• Requirements: Show every line that has the string "code" in it.

• Stored data:
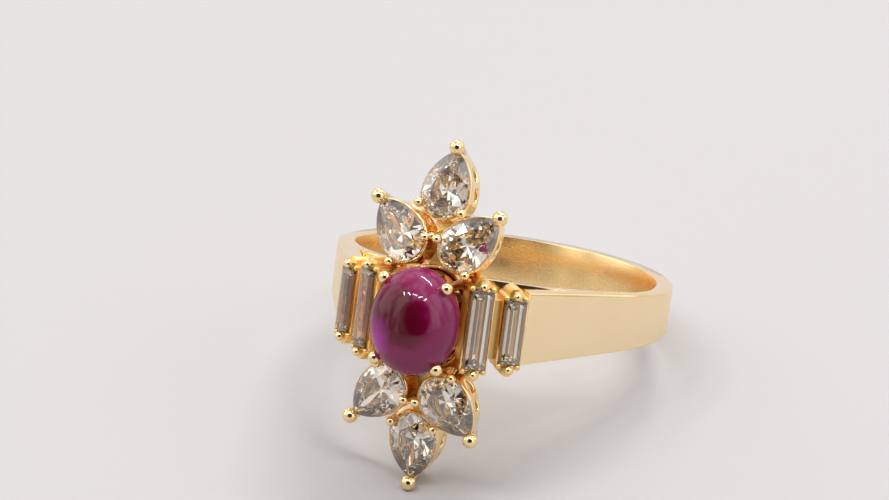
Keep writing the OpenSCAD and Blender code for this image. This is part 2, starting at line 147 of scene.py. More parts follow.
world = bpy.data.worlds.new("white_tent")
scene.world = world
world.use_nodes = True
sky = world.node_tree
sky.nodes.clear()
direction = add_node(sky, "ShaderNodeTexCoord")
split = add_node(sky, "ShaderNodeSeparateXYZ", Vector=direction.outputs["Generated"])
# The tent's cloth, from the table's edge up to the top.
height_share = add_node(sky, "ShaderNodeMapRange", {"From Min": -1.0, "From Max": 1.0},
                        Value=split.outputs["Z"])
height_ramp = add_node(sky, "ShaderNodeValToRGB", Fac=height_share.outputs[0])
ramp = height_ramp.color_ramp
ramp.elements[0].position = 0.0
ramp.elements[0].color = linear("#d8d2ca")
ramp.elements[1].position = 1.0
ramp.elements[1].color = linear("#ffffff")
for place, code in ((0.50, "#e2dcd5"), (0.60, "#f4f1ee"), (0.74, "#fbfaf9")):
    ramp.elements.new(place).color = linear(code)
# Folds of the cloth: soft darker bands that stand upright.
folds = add_node(sky, "ShaderNodeMapping", {"Scale": (1.0, 1.0, 0.35)}, Vector=direction.outputs["Generated"])
fold_noise = add_node(sky, "ShaderNodeTexNoise", {"Scale": 2.6, "Detail": 2.0}, Vector=folds.outputs[0])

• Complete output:
Keep writing the OpenSCAD and Blender code for this image. This is part 2, starting at line 147 of scene.py. More parts follow.
for place, code in ((0.50, "#e2dcd5"), (0.60, "#f4f1ee"), (0.74, "#fbfaf9")):
    ramp.elements.new(place).color = linear(code)